Entonces, me di cuenta de que todos los otros libros (o la vida misma) me habían hecho demasiado cínica para leer a Marilynne Robinson. Durante gran parte de mi lectura, yo esperaba un clímax que destrozase las buenas intenciones de Jack, que mostrase que, como él mismo advertía, él no era capaz de hacer el bien todo el tiempo. Pero ahí está la genialidad del libro: funciona como un espejo. ¿Quién es capaz de hacer el bien todo el tiempo? Estamos todos haciendo lo mejor que podemos y ello a veces es suficiente para unos, pero escaso para otros. Nos lastimamos, lastimamos a los demás, nos olvidamos, hacemos que nos olvidamos. Jack vuelve a casa y, como había intentado en toda su vida, busca hacer las cosas bien, trabaja mucho en el jardín, arregla un coche viejo, se mantiene productivo, como un buen protestante, que busca la aprobación de Dios por sus obras.

También está Glory, que ha sufrido la ruptura amorosa de su prometido, quien, al parecer, era bastante parecido a Jack en algunos aspectos: le quitó dinero, le mintió.
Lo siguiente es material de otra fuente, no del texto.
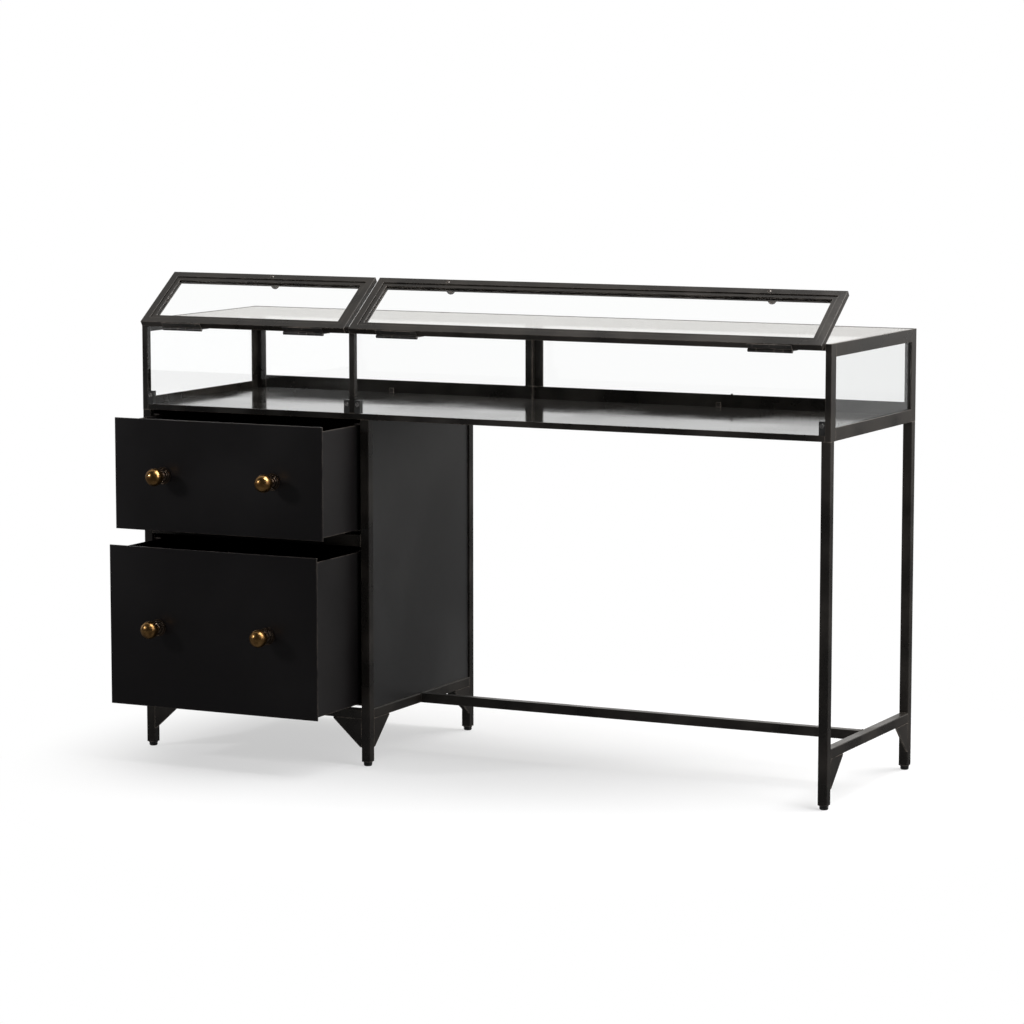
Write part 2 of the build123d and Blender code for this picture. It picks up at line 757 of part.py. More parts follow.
def rosette_outline():
    """A round plate with two turned rings and a hole for the screw."""
    bore = screw_radius + screw_clearance
    rim = rosette_thickness / 2
    step = rosette_radius / 6
    Polyline(
        (bore, 0),
        (rosette_radius, 0),
        (rosette_radius, rim),
        (rosette_radius - step, rim),
        (rosette_radius - step, rim + rim / 2),
        (rosette_radius - 2 * step, rim + rim / 2),
        (rosette_radius - 2 * step, rosette_thickness),
        (bore, rosette_thickness),
        close=True,
    )


def drawer_pieces(prefix, front, pull):
    """Front, box of five welded plates, knobs, rosettes and screws of one drawer, pulled out."""
    face = y_front - pull
    plate_y = (face, face + front_sheet)
    box_y = (plate_y[1], plate_y[1] + box_length)
    box_z = (front[0] + box_lift, front[1] - box_drop)
    knob_points = [(x, middle(front)) for x in knob_xs]
    screw_holes = round_pins(knob_points, (face, box_y[0] + box_sheet), screw_radius + screw_clearance)

    with BuildPart() as plate:
        add(slab(front_x, plate_y, front).part)
        fillet(plate.edges().group_by(Axis.Y)[0], radius=arris)
        add(screw_holes.part, mode=Mode.SUBTRACT)
    save(plate, f"{prefix}_drawer_front")

    floor_z = (box_z[0], box_z[0] + box_sheet)
    wall_z = (floor_z[1] + box_seam, box_z[1])
    between_sides = (box_x[0] + box_sheet + box_seam, box_x[1] - box_sheet - box_seam)
    with BuildPart() as box:
        add(slab(box_x, box_y, floor_z).part)
        for side_x in ((box_x[0], box_x[0] + box_sheet), (box_x[1] - box_sheet, box_x[1])):
            add(slab(side_x, box_y, wall_z).part)
        for end_y in ((box_y[0], box_y[0] + box_sheet), (box_y[1] - box_sheet, box_y[1])):
            add(slab(between_sides, end_y, wall_z).part)
        add(screw_holes.part, mode=Mode.SUBTRACT)
    save(box, f"{prefix}_drawer_box")

    with BuildPart() as rosettes:
        for x, z in knob_points:
            add(turned_knob(Vector(x, face, z), Vector(0, -1, 0), rosette_outline).part)
    save(rosettes, f"{prefix}_drawer_rosettes")

    with BuildPart() as knobs:
        for x, z in knob_points:
            foot = Vector(x, face - rosette_thickness, z)
            add(turned_knob(foot, Vector(0, -1, 0), drawer_knob_outline).part)
    save(knobs, f"{prefix}_drawer_knobs")

    head_seat = plate_y[1] + box_sheet
    tip = face - rosette_thickness - screw_grip
    with BuildPart() as screws:
        add(round_pins(knob_points, (tip, head_seat), screw_radius).part)
        add(round_pins(knob_points, (head_seat, head_seat + screw_head_height), screw_head_radius).part)
    save(screws, f"{prefix}_drawer_screws")


drawer_pieces("upper", upper_front, upper_pull)
drawer_pieces("lower", lower_front, lower_pull)

print("flap hinge line", round(pin_y, 3), round(pin_z, 3))
print("flap opened by", round(180 + degrees(flap_lean), 3))
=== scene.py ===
import json
import math
import random

import bpy
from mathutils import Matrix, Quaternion, Vector


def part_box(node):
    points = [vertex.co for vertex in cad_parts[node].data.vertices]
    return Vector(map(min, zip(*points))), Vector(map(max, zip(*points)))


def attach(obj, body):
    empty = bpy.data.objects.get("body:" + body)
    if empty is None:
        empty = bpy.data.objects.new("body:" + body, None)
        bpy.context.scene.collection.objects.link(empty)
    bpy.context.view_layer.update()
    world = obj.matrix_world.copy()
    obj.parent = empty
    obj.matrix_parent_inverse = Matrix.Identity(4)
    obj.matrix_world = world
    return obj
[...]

Ella deja su trabajo como profesora (aunque le hubiese gustado seguir los pasos de su padre y ser pastora) y, de vuelta a Gilead, pueblo ficticio donde se transcurre la historia (y también el libro que la precede, “Gilead”, que recibió un Pullitzer, y luego “Lila”, su última novela), se regodea en su fracaso: esto es, su incapacidad de apreciar el carácter (o el mal carácter) de un hombre y de valerse por sí misma como mujer soltera y trabajadora. Era necesario un marido. De lo contrario, lo natural sería lo que hizo: volver a casa a cuidar a su padre, que la necesitaba. Alguien tendría que hacerlo. Ella era mujer, no estaba casada. Y su destino se ve atado a la casa familiar, aunque ella lo vea con tristeza y resignación.

Entonces llega el clímax más inesperado del libro. Jack les pregunta a su padre y a Ames, ambos pastores: ¿y la predestinación?, ¿es que un hombre está predestinado a recibir la gracia de Dios, a hacer el bien o el mal, a ser feliz o infeliz?, ¿un hombre puede cambiar? El clímax es casi un anticlímax… nadie puede contestarle. La predestinación es la gran duda, la gran cuestión del libro. Para apreciarlo tal vez uno tenga que conocer un poco de esos valores o, como es mi caso, haber leído a Max Weber ya ayuda bastante. Trabajo, gracia, predestinación: esa es la historia de Estados Unidos que también se ve plasmada allí en esas páginas. Son los años cincuenta y pronto la tradición dará lugar a la revolución. Ya se habla de los movimientos de los derechos del negro, de la elección de Eisenhower, de la televisión que cambia la rutina del hogar.

Jack no encuentra su lugar en su propia familia y los demás miembros sufren por no lograr acercarse a él y conocerlo realmente. Hay un verdadero amor filial que se despliega a diario en una voluntad de no juzgar al otro, de aceptarlo tal cual es, o incluso a pesar de lo que es. Es un amor del que se lee y se ve muy poco. Es un amor que está en una historia compartida, en los objetos de la casa, en los olores, en los silencios. Por eso “En casa” puede parecer un libro extraño.

Volver a casa es, para los dos hermanos, sentirse acogidos a pesar de todo, pero también achatados por el pasado que los encasilla en unos roles que les quedan demasiado pequeños: la oveja negra y la solterona. Pero el silencio de Jack no lo ata a un hogar en el que solo el padre se siente realmente “en casa”; el suyo es un silencio que le permite llevar una vida en común razonable mientras está allí, para que él luego retome su vida. A su vez, el silencio de Glory la ata a un destino contrario a su voluntad, pero se adapta a él, no se queja, porque está haciendo lo que se debe de hacer, pero no hay amargura en ello, solo resignación. Y aun así, “En casa” es un libro que logra mostrar cómo la felicidad se cuela por las grietas de la banalidad de lo cotidiano:

“Puede haber sido el día más triste de la vida de Glory, uno de los más tristes de la de Jack. Y aun así, dentro de todo, no había sido un mal día.”